O plenário julgou o caso no mês passado e considerou as
alegações improcedentes, seguindo voto do relator, Aroldo Cedraz. Os ministros
acolheram os argumentos de Vital, entre eles o de que não fora levado aos autos
“qualquer elemento concreto capaz de demonstrar” seu interesse no julgamento do
caso, que não envolve OAS e Odebrecht. Cedraz é pai de Tiago Cedraz, advogado
investigado na Lava Jato.
Reações. Em nota
de dezembro do ano passado, a Associação Nacional do Ministério Público de
Contas (Ampcon) pediu que o ministro se afaste não só dos casos relacionados à
OAS e à Odebrecht, mas de todos os que dizem respeito à Petrobrás.
A Associação da Auditoria de Controle Externo do TCU
(AUD-TCU) também pediu que Vital e outros ministros investigados deixem de
julgar processos da Petrobrás, da Eletrobrás e das empreiteiras, até que os
inquéritos sejam concluídos.
A presidente da AUD-TCU, Lucieni Pereira, diz que os
ministros da corte atuam como juízes e têm as mesmas prerrogativas e
impedimentos dos integrantes do Superior Tribunal de Justiça (STJ). Para ela,
também são aplicáveis a eles os preceitos éticos da magistratura, que impõem
conduta que contribua para “fundar a confiança” da sociedade nos julgamentos.
Defesa.

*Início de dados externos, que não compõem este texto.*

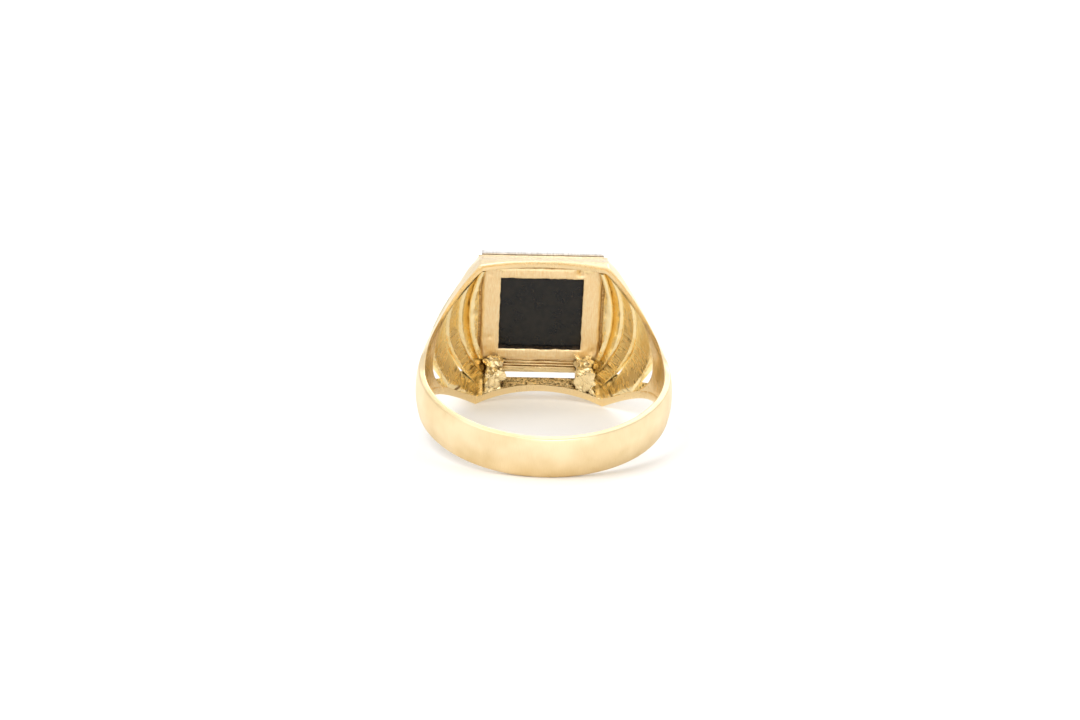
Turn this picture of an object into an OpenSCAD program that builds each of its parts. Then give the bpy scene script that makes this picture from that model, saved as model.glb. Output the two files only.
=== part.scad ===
// Signet ring with fluted shoulders, a white-gold bezel plate and a flat onyx tablet.
//
// Every sub-part is drawn in the ring's own frame: the finger's axis is Z, the head is towards +Y,
// and the origin is the centre of the finger hole. rest_pose() then lays the ring down as it lies
// on a table, on the lower corners of its head and the lower edge of its shank.

/* [Finger hole and shank] */
// Radius of the finger hole
bore_r = 9.9; // [9.5:0.05:10.2]
// Half of the shank's width
shank_half_w = 1.83; // [1.6:0.01:2.0]
// Outer radius at the middle of the shank
shank_mid_r = 10.65; // [10.6:0.01:10.9]
// Outer radius at the edges of the shank
shank_edge_r = 10.42; // [10.35:0.01:10.5]
// Height above the hole's centre where the shank ends and the shoulders start
shank_top_y = 2.0; // [1.5:0.1:2.5]

/* [Side walls] */
// Thickness of a side wall
wall_t = 0.6; // [0.5:0.05:0.7]
// How much a side wall leans in for each millimetre towards the front
wall_lean = 0.25; // [0.2:0.01:0.28]
// Half height of the head at the finger hole's top edge
rim_half_h = 6.48; // [6.3:0.01:6.6]
// Half width of the head, where the shoulders start to slope
head_half_w = 5.45; // [5.3:0.05:5.6]
// How far the shoulder's outline bulges beyond a straight line
shoulder_bulge = 0.3; // [0.1:0.05:0.5]
// Half length of the gallery slot in the lower side wall
slot_half_l = 3.15; // [2.5:0.05:3.3]
// Height of the gallery slot's lower edge above the hole's centre
slot_y = 11.1; // [10.9:0.05:11.4]

/* [Shoulders] */
// How far the shoulder's dome stands out beyond the side walls beside the head
dome_head_rise = 2.2; // [1.8:0.05:2.3]
// How far it stands out beside the shank
dome_shank_rise = 0.6; // [0.4:0.05:0.7]
// Thickness of the shoulder piece, between the shank and the ribs
shoulder_t = 0.65; // [0.5:0.05:0.7]
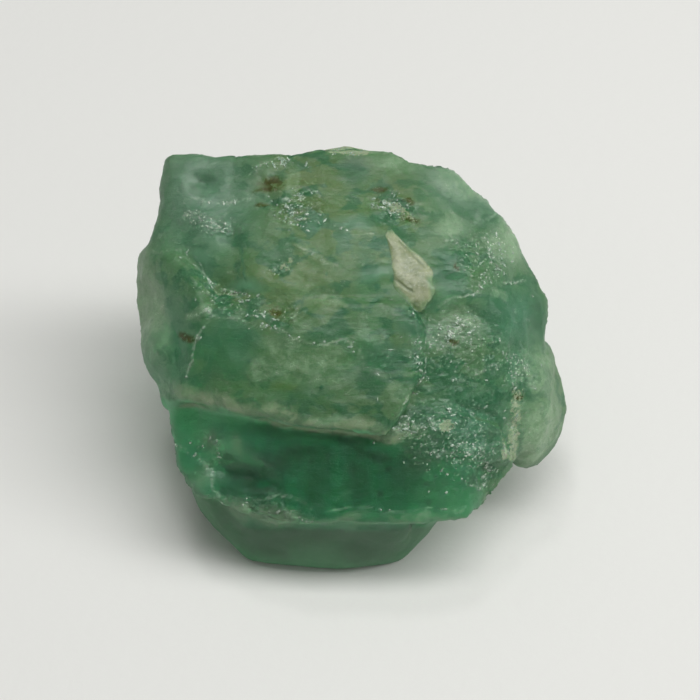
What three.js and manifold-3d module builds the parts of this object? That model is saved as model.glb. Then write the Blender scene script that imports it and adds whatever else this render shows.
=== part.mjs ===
// A raw emerald crystal: a rough, chunky piece of beryl, 22 mm across, that grew and broke as one
// stone. Its blocks are grown together: a stepped upper block with an old break across the top
// left, a smooth middle face that ends in a ridge, an undercut lower face, broken ground on the
// right, and two paler crystals grown into the left and right ends. It rests on a flat break.
//
// Frame: millimetres, +X along the stone, +Z up, the show face towards -Y. The origin is on the
// resting face, under the middle of the stone.
//
// Corners are given in the frame of the show face, the broad face that leans back from the
// viewer: u along it to the right, v up across it, w out of it. The foot of the front is at 0.

import * as THREE from "three";
import { ConvexGeometry } from "three/addons/geometries/ConvexGeometry.js";
import { mergeVertices } from "three/addons/utils/BufferGeometryUtils.js";
import Module from "manifold-3d";

const wasm = await Module();
wasm.setup();

// ---------------------------------------------------------------- driving dimensions

const SHOW_FACE_LEAN = 50; // degrees that the show face is turned back from upright
const HEART = [0, 10.5, -3.5]; // mm, the middle of the stone, where the grown blocks meet
const GROUND_BLOCK = 60; // mm, the block that cuts the resting face off flat
const SCAR_DETAIL = 6; // how finely the balls that leave the fracture scars are faceted
const MERGE = 1e-4; // mm, corners closer than this are one corner

const STONE_COLOUR = 0x4f7f58;
const STONE_ROUGHNESS = 0.32;

// ---------------------------------------------------------------- corners, mm, [u, v, w]

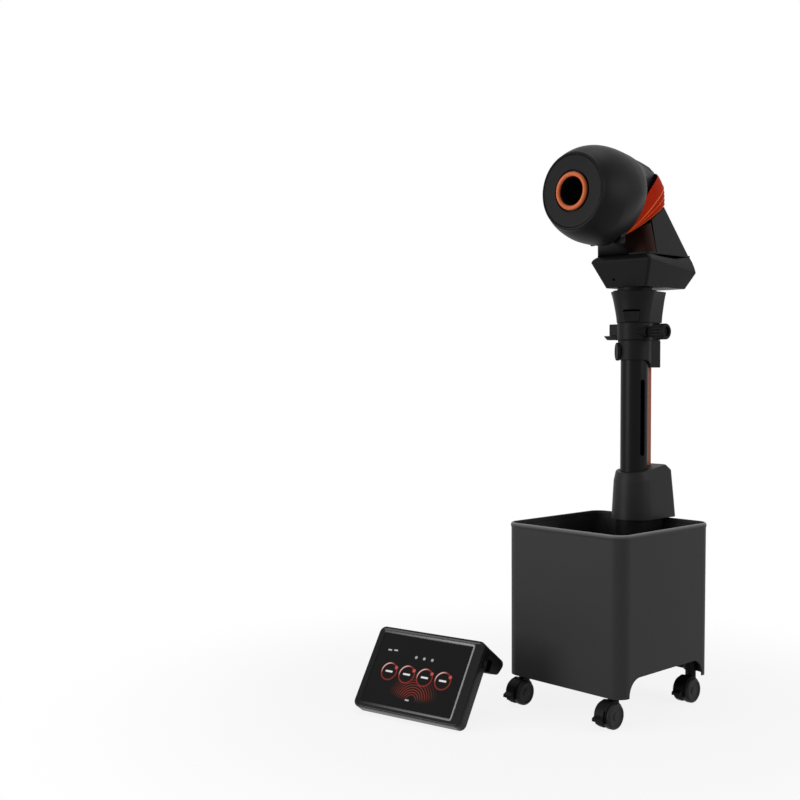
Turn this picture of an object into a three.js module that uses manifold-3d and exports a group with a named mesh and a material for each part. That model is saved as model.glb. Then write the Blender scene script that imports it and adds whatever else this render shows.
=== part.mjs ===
// Table tennis robot: a ball bin on four braked casters, a lift at the bin's rear wall, a ball
// tube with a clamped height carriage, a yawing turret and a tilting throwing head with two
// driven wheels. A separate touch console stands beside the bin.
// Millimetres, +Z up, the nozzle throws along -Y. The origin is the bottom centre of the whole.

import * as THREE from 'three';
import { mergeVertices } from 'three/addons/utils/BufferGeometryUtils.js';
import Module from 'manifold-3d';

const wasm = await Module();
wasm.setup();

// Shared values
const gap = 0.3;              // clearance between pieces that touch
const running = 0.5;          // clearance between pieces that turn or slide
const overrun = 2;            // how far a cutting tool runs past what it cuts
const wall = 3;               // moulded housing wall
const half = 0.5;
const turn = Math.PI * 2;
const degree = Math.PI / 180;

// Ball path
const ballSize = 40;
const ballClearance = 7;      // the tube's bore is this much wider than the ball
const tubeWall = 2.5;
const tubeBore = (ballSize + ballClearance) * half;
const tubeRadius = tubeBore + tubeWall;
const tubeY = 79;             // tube axis, behind the bin's centre
const tubeLow = 346;
const tubeTop = 701;
const slotWidth = 7;
const slotAngle = -14;         // direction of the slot around the tube, from +X
const slotLow = 459;
const slotHigh = 604;

// Bin
const binWidth = 267;
const binDepth = 281;
const binWall = 3;
const binCorner = 27;
const binLow = 53;
const binRim = 338;
const binDraft = 2;           // each side is this much narrower at the bottom
const lipHeight = 8;
const lipWidth = 2;
const archTop = 85.5;         // raised edge between the corner feet on the two sides
const archCorner = 30;
const archFoot = 27;          // length of each corner foot along the side
const floorPlate = 3;
const floorLift = 34;         // how much higher the ball floor is at the front
const floorThick = 5;

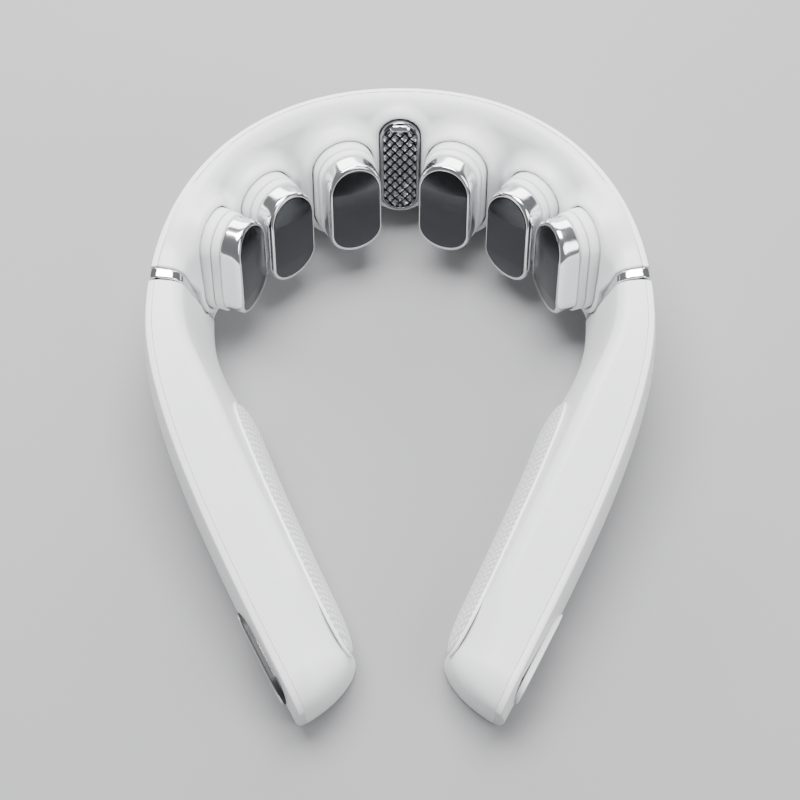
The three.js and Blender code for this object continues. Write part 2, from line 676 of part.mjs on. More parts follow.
function buildPower(arm) {
  const { radius, length, run } = CELL;
  const frame = uprightFrame(-run, 9.8, 10.6);
  const bay = new THREE.Group();
  bay.applyMatrix4(frame.matrix);
  arm.add(bay);
  const cell = new THREE.CylinderGeometry(radius, radius, length, 18).rotateZ(Math.PI / 2);
  add('battery', cell, 'cell', bay);
  const cradle = new THREE.BoxGeometry(length - 8, 2 * radius, radius).translate(0, 0, -radius / 2 - 1.5);
  const hollow = new THREE.CylinderGeometry(radius + GAP, radius + GAP, length, 18).rotateZ(Math.PI / 2);
  add('battery_bracket', geometryFrom(solidFrom(cradle).subtract(solidFrom(hollow))), 'frame', bay);
}

function buildSound(arm) {
  const sound = new THREE.Group();
  sound.applyMatrix4(controlFrame(1).matrix);
  arm.add(sound);
  const { width, height } = CONTROL;
  const rim = [[width, height, -1.5], [width, height, 0.1], [width - 1, height - 1, 0.5]];
  let grille = solidFrom(pillLoft(rim, 8));
  for (const x of spread(-GRILLE.span / 2, GRILLE.span / 2, GRILLE.slots - 1)) {
    const slot = new THREE.BoxGeometry(GRILLE.slot, GRILLE.height, 6).translate(x, 0, 0);
    grille = grille.subtract(solidFrom(slot));
  }
  add('speaker_grille', geometryFrom(grille), 'body', sound);
  const basket = solidFrom(rod(SPEAKER.radius, SPEAKER.back, SPEAKER.front, 20))
    .subtract(solidFrom(rod(SPEAKER.radius - 1.2, SPEAKER.front - 0.8, 0, 20)));
  add('speaker', geometryFrom(basket), 'frame', sound);
}

function buildElectronics(arm) {
  const { length, height, thickness, run, inset } = BOARD;
  const bay = new THREE.Group();
  bay.applyMatrix4(uprightFrame(run, inset, 13).matrix);
  arm.add(bay);
  let board = solidFrom(new THREE.BoxGeometry(length, thickness, height));
  for (const [x, z, wide, tall] of [[-16, 1, 9, 9], [-2, -1, 7, 7], [12, 2, 10, 5]]) {
    board = board.add(solidFrom(new THREE.BoxGeometry(wide, 3, tall).translate(x, 1.2, z)));
  }
  add('main_board', geometryFrom(board), 'board', bay);
  const rail = solidFrom(new THREE.BoxGeometry(length - 12, 7, 5).translate(0, 0, -height / 2 - 0.5))
    .subtract(solidFrom(new THREE.BoxGeometry(length, thickness + 2 * GAP, 5)
      .translate(0, 0, -height / 2 + 2.2)));
  add('board_bracket', geometryFrom(rail), 'frame', bay);
}

// The charging socket's frame: z points down out of the arm's underside.
function portFrame() {
  const { point, along, inward } = rimAt(PORT.run);
  return placed(point.clone().setZ(0).addScaledVector(inward, PORT.inset), along, inward.clone());
}

function buildPort(arm) {
  const port = new THREE.Group();
  port.applyMatrix4(portFrame().matrix);
  arm.add(port);
  const { width, height, depth } = PORT;
  const shell = solidFrom(pillPrism(width, height, -depth, -0.4));
  const hollow = solidFrom(pillPrism(width - 1.2, height - 1.2, 1 - depth, 1));
  const tongue = solidFrom(new THREE.BoxGeometry(width - 4, 0.8, depth - 2).translate(0, 0, -depth / 2));
  add('charge_port', geometryFrom(shell.subtract(hollow).add(tongue)), 'steel', port);
}

// ---------------------------------------------------------------- assembly

buildNapeCasing();
buildChassis();
headFrames.forEach(buildHead);
buildHeatPill();
for (const side of [-1, 1]) {
  buildRing(side);
  buildReturnLeaf(side);
  const screw = add(`chassis_screw_${sideName(side)}`, screwGeometry(), 'steel');
  screw.applyMatrix4(chassisScrewFrame(side).matrix);
  screw.translateZ(-SCREW.depth);
}
const leftArm = buildArm(-1);
buildControl(leftArm);
buildPower(leftArm);
const rightArm = buildArm(1);
buildSound(rightArm);
buildElectronics(rightArm);
buildPort(rightArm);

// The origin is under the middle of the outline.
const outline = new THREE.Box3().setFromObject(massager);
massager.position.set(0, -(outline.min.y + outline.max.y) / 2, -outline.min.z);

export default massager;
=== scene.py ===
"""The looks of a horseshoe neck massager: a smooth casing with six soft bosses, chrome heads, a knurled
heat plate, knit pads and two chrome joint rings. Lengths here are millimetres until a mesh is made."""

import json
import math

import bpy
import numpy as np
from mathutils import Matrix, Vector


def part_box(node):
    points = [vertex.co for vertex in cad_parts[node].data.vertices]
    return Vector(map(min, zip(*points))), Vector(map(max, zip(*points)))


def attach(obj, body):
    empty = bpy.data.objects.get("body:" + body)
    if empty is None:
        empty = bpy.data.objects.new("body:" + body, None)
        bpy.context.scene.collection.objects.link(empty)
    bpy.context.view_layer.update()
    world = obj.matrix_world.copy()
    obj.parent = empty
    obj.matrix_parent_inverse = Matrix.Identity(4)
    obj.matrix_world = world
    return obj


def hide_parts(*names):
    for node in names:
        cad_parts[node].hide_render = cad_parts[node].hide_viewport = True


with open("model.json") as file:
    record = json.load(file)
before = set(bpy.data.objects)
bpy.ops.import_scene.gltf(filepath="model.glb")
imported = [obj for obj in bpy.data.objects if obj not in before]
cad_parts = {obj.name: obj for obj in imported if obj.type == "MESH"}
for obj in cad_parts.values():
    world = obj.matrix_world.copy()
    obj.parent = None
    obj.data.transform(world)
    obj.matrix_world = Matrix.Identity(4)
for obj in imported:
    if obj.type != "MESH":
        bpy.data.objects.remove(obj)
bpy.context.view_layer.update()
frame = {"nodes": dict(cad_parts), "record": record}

MM = 0.001

# ---- driving dimensions

# The left half of the rim, from the middle of the nape to the arm's end, as two Bezier curves.
STEPS = 2400
NAPE_RIM = [(0, 100.2, 45), (-48.4, 100.2, 45), (-78.4, 67.2, 48), (-78.4, 21.4, 45.5)]
ARM_RIM = [(-78.4, 21.4, 45.5), (-78.4, -11, 43.5), (-48.3, -63, 29), (-30.1, -98.4, 26)]

# Run along the rim, top width, inner wall's lean, outer foot's inset, outer bulge, inner edge's radius and
# how high the inner wall starts to turn under.
SECTION_KEYS = np.array([
    (0, 7.1, 25, 7, 0.5, 4, 11),
    (48, 6.8, 19, 5, 0.5, 4, 9),
    (84, 8, 13, 2, 1.6, 4, 9),
    (108, 9.5, 11, 0.5, 2.4, 4, 11),
    (130, 11.8, 11.5, 0, 2.6, 4.5, 9),
    (155, 16.4, 12, 0, 2.6, 5, 2),
    (190, 18.6, 11, 0, 2.6, 5, 2),
    (240, 18.8, 11, 0, 2.4, 6, 2),
    (275, 18.8, 10, 0, 1.2, 6, 2),
])
TIP_LENGTH = 11
TIP_DROP = 8
HEEL_SHARE = 0.65
SOLID_TIP = 12
TIP_CROWN = 9
WALL = 1.8
STRIP = 1.9
STRIP_DROP = 1.1
FOOT_LAP = 4
FOOT_RADIUS = 1.2
CORNER_POINTS = 7
WALL_LEVELS = 18
STRIP_ROWS = range(CORNER_POINTS + WALL_LEVELS, CORNER_POINTS + WALL_LEVELS + 3)
SEAM = 0.07
GAP = 0.3
COVER_STEP = 0.5
RING_STEP = 0.35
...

O
ministro do Tribunal de Contas da União (TCU) Vital do Rêgo informou, em nota,
que 'cumpre as regras de impedimento, de acordo com as leis e o regimento da
corte'. Vital não respondeu sobre o eventual conflito de interesse ao relatar
casos relacionados à OAS e à Odebrecht. A reportagem pediu a relação dos
processos de interesse das empreiteiras nos quais tenha se declarado impedido,
mas não foi inviada.
Vital nega as acusações dos delatores da Lava Jato. Em nota
divulgada no mês passado, ele informou desconhecer os fatos narrados por
executivos da Odebrecht e repudiou as 'falsas acusações'. Disse também que
'nunca teve relação de proximidade com o ex-presidente da Transpetro Sérgio
Machado'.
Sobre as suspeitas de cobrança de 'pedágio' na CPI mista da
Petrobrás, sustentou, em nota, que 'jamais negociou, com quem quer que seja,
valores relacionados a doações ilícitas de campanhas eleitorais'.